The aristocrats of Mauke and Atiu claimed divine ancestry. Ina loved best her youngest son, Ariki, and for ages the islanders favored him. Maka knew that his heavenly ancestor was Rangomatane, the Club, and spoke of him as you would of a distinguished grandfather. The lordly sergeant of police took me up to the flat ground and showed me an interesting relic of the old cult, ruins of Tangaloa’s Worship House, two long stone walls some half-mile apart, one side shorter than the other. And here had been the sacred marai called Arangirea, or Heaven, where the people gathered, calling out the names of the heavenly sons, and of Tangaloa, and of Ina. They sacrificed pigs, and cried, “Tangaloa, Everlasting, Everlasting!” When the great priapic sign was raised the women danced the hura, sacred to the god.

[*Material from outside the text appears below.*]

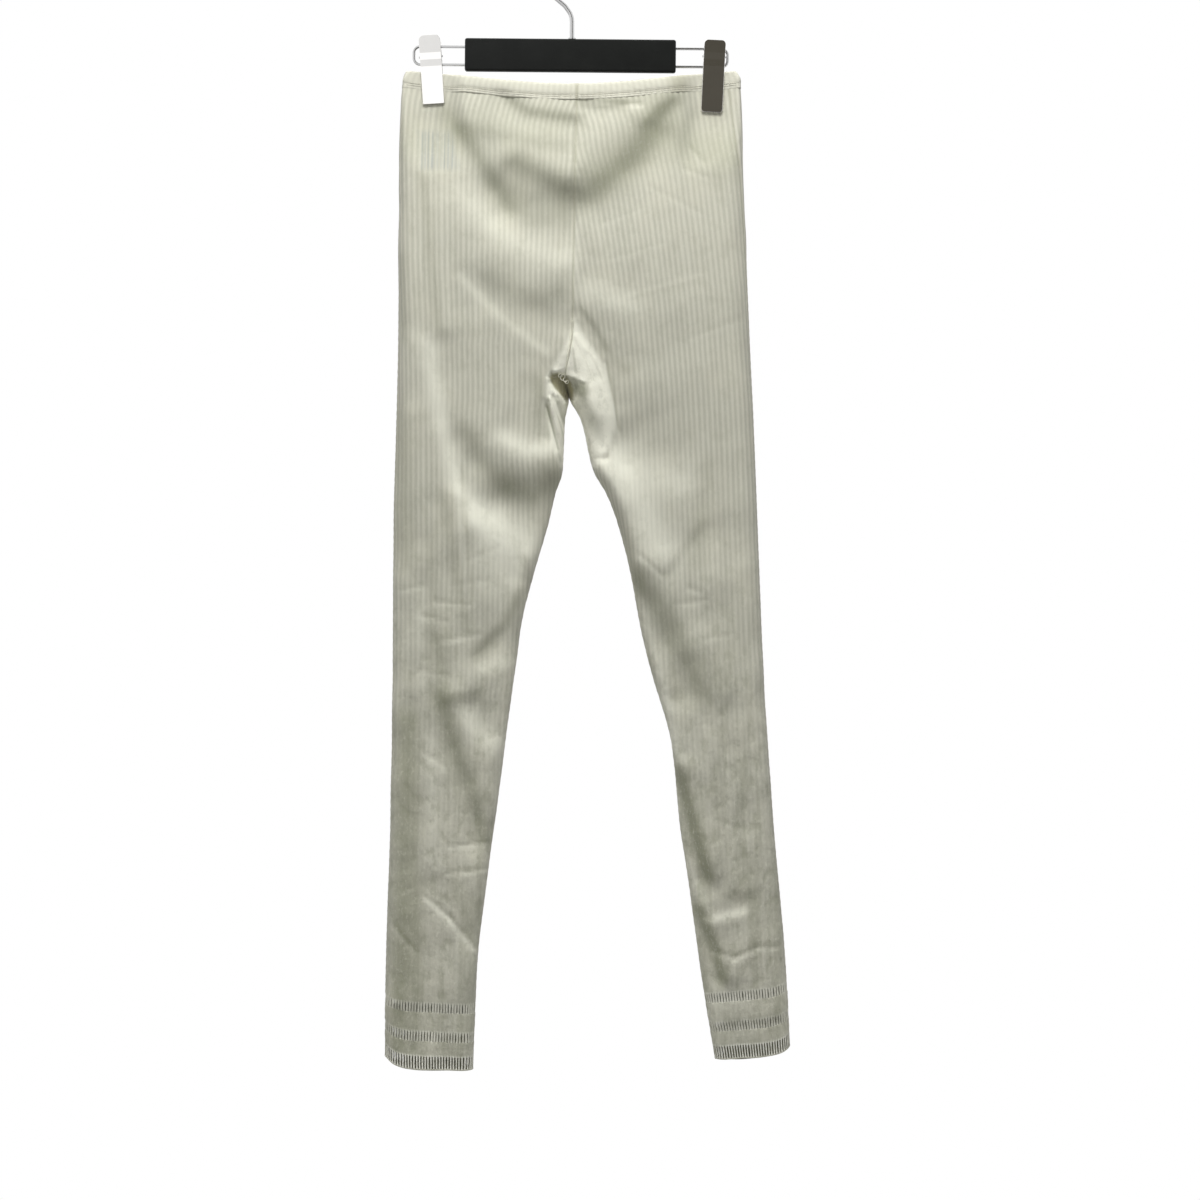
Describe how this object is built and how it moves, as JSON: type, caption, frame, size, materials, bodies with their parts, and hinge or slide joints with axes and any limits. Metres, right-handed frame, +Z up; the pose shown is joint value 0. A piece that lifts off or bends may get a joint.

One point in his long story confused me, and I wanted to know who was the mother of all Tangaloa’s sons. He looked self-conscious, and I knew I was treading on delicate ground. I had touched the family skeleton, for Maka was descended from Rangomatane, the Club, therefore Ina was his ancestress. Once upon a time Tangaloa was so insistent in his husbandly demands that Ina descended from the moon on a banyan tree; look at the full moon and you will see the shadowed banyan. Ina fled in vain, for Tangaloa followed her, and seven sacred sons were the result. Maka told me earnestly that he only revealed the scandal in the interest of truth, and it was nothing to be proud of. By many signs, he said, you knew when Ina was near. White clouds were her tapa, and when they grew red it was her father’s signal, “Come to earth.” Thunder and lightning meant that she had obeyed and her divine feet had touched the ground. The rain was her tears, the emerging sun meant that she was drying her clothes.